I'm a little late to this thread, but just wanted to say nice job. This looks promising.


thanks!


Is LiML meant to attack concurrency or parallelism or both?


both


A 1-2 page article, highlighting why this language is worth checking out, would be a much more useful submission than a link to the github repository.

The readme on the github page doesn't contain much more information than the title on HN.

I can't quickly evaluate whether this is worth downloading, configuring, and installing.

Maybe its just me, but I don't like HN submissions that point to github repositories, with skeleton readmes - I think we could do better.


The tutorial contains a nice overview of the language: https://github.com/pika/LinearML/wiki/Tutorial

The most interesting feature is the use of linear types to statically ensure sound usage of resources, including memory, in other words, no garbage collector.


Indeed. Linear Lisp promises the same thing (http://www.deepdyve.com/lp/association-for-computing-machine...) and perhaps Linear Joy (http://osdir.com/ml/lang.concatenative/2005-10/msg00009.html)...

It seems that when you do that, though, and especially from looking at the tutorial, you end up with semantics that are a) fundamentally different from GC-ed semantics, and b) explicit about memory management. But perhaps it amounts to a kind of type-safe memory management?

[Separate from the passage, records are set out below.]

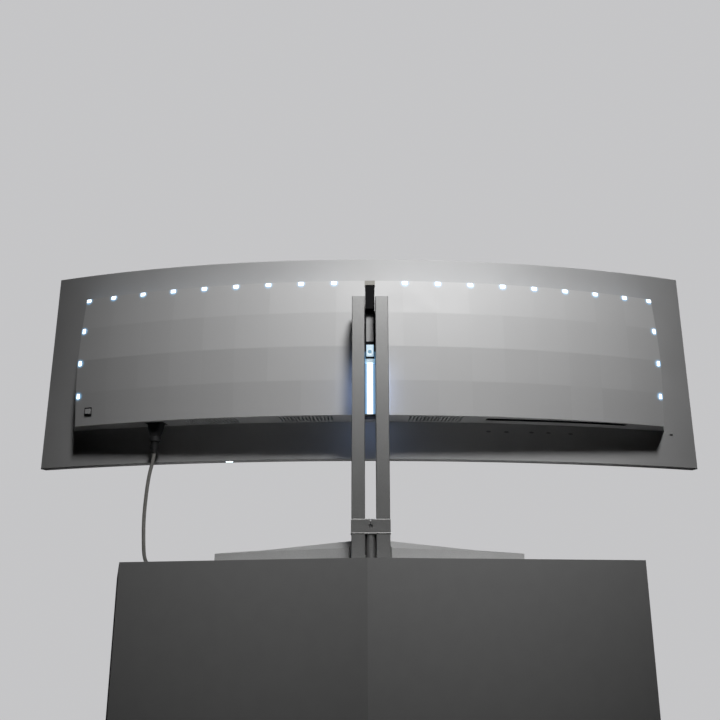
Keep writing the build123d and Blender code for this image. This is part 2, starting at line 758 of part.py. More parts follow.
arm_bottom = 340.0
arm_top = 388.0
window_half_width = 6.1
window_heights = [(330.4, 352.0), (356.4, 406.1)]
post_bottom = 412.0
post_rear = 3.0
with BuildPart() as slide_frame:
    box_between((-ladder_half, ladder_front, ladder_bottom), (ladder_half, ladder_rear, ladder_top))
    for low, high in window_heights:
        box_between(
            (-window_half_width, ladder_front - 1, low), (window_half_width, ladder_rear + 1, high), Mode.SUBTRACT,
        )
    for side in (-1, 1):
        inner, outer = sorted((side * (ladder_half - 0.5), side * (column_half - blade_wall - 0.5)))
        box_between((inner, ladder_front, arm_bottom), (outer, ladder_rear, arm_top))
    box_between((-ladder_half, ladder_rear, post_bottom), (ladder_half, post_rear, ladder_top))
save(slide_frame, "slide_frame")

cap_half = 8.55
with BuildPart() as slide_cap:
    box_between((-cap_half, ladder_front, ladder_top + 0.05), (cap_half, post_rear + 1, ladder_top + 8.05))
    chamfer(slide_cap.edges().group_by(Axis.Z)[-1], length=0.8)
save(slide_cap, "slide_cap")

pad_low = slot_half + blade_wall + 0.6
pad_high = column_half - blade_wall - 0.3
with BuildPart() as slide_pads:
    for side in (-1, 1):
        inner, outer = sorted((side * pad_low, side * pad_high))
        box_between((inner, ladder_rear + 0.05, arm_bottom), (outer, column_rear - blade_wall - 0.3, arm_top))
        box_between((inner, column_front + blade_wall + 0.1, arm_bottom), (outer, ladder_front - 0.05, arm_top))
save(slide_pads, "slide_pads")

# =============================== column ===============================


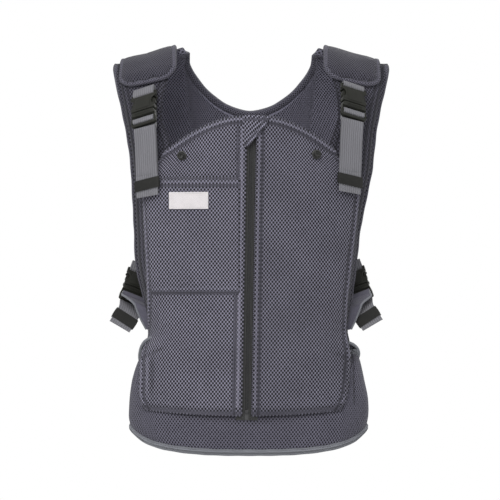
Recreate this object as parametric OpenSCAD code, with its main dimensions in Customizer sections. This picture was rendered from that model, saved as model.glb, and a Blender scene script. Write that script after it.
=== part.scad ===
// Vest-shaped soft baby carrier. Millimetres, +X to the viewer's right, -Y is the
// front, +Z up. The origin is the point midway between the shoulders that carry it.

/* [Fabric] */
// Thickness of the mesh cover on the back, straps and belt
cover_t = 2; // [1:0.5:3]
// Thickness of the foam core
foam_t = 6.5; // [4:0.5:9]
// Thickness of the inner lining mesh
lining_t = 1.5; // [1:0.5:2]
// Thickness of the two front overlay panels
panel_t = 3; // [2:0.5:4]
// Thickness of the pocket panel
pocket_t = 1.8; // [1:0.2:2.4]
// Air left between pieces that lie on each other
gap = 0.4; // [0.3:0.1:0.6]

/* [Torso] */
// Depth of the front edge of the side openings in front of the shoulders
edge_front = 38; // [30:1:44]
// Depth of the back edge of the side openings behind the shoulders
edge_back = 20; // [10:1:30]
// How far the back panel stands behind the shoulders
back_depth = 95; // [85:1:105]
// Height where the straps start to curve over the shoulder
arch_z = -130; // [-150:1:-120]
// Depth of the top of the shoulder
apex_y = 8; // [0:1:15]

/* [Shoulder pads] */
// Thickness of a shoulder pad in its middle
pad_t = 11; // [8:1:14]
// Distance of the pad's neck side from the centre
pad_in = 97; // [94:1:100]
// Distance of the pad's outer side from the centre
pad_out = 168; // [164:1:170]

/* [Zipper] */
// Width of zipper left showing between the front panels
zip_show = 14.5; // [12:0.5:16]
// Width of one zipper tape
tape_w = 11.5; // [9:0.5:13]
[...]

Henry Baker has copies of many/most/nearly all of his papers on his home page, in this case: http://home.pipeline.com/~hbaker1/LinearLisp.html


The tutorial is different from the article most people want. Most people just want something highlight the uniqueness of this language, not how to represent list and array. I like the kind of article explaining something (e.g. a particular parallel algorithm) used to be difficult in conventional languages but not in this new one.


Sounds a bit like Clean.


Linear types are unrelated to uniqueness types.


The linked tutorial says:

>>> Some people will argue that these are in fact "unique types" as opposed to "linear types", the difference being subtle (a unique type enforces that only ONE pointer exists at any given time, a linear type enforces that the amount of pointers is stable). However, you will often see unique types been called linear types in the litterature, and if P. Wadler can do it, so can I ! <<<


Brief tutorial is linked off off of the wiki: https://github.com/pika/LinearML/wiki/Tutorial

Tried some brief Googling of what I think is the main author, and I found this paper, "HirondML: Fair Threads Migration for Objective Caml": http://www-apr.lip6.fr/~ravet/hirondml_ppl08.pdf


One of my professor's is working on an almost identical idea with his research team. A parallel ML implementation. They call it "Manticore"

http://manticore.cs.uchicago.edu/


I don't understand how this is "almost identical" ...


This sounds really cool.

I'd like to see indepth articles about how it achieves this, state of product, etc, etc. Comparisons with other languages on various benchmarks would be nice too. Maybe the Shootout.


I am working on that, but it's a bit early for that :-)


This is very interesting.

I am experimenting with programming language design and implementation at the moment and linear types is something I was considering - I am trying to implement the language runtime in a dataflow model anyway and I felt linear types would be a good match. I didn't do any work on it though because I'm not sure how to implement it, but perhaps this language will give me some ideas.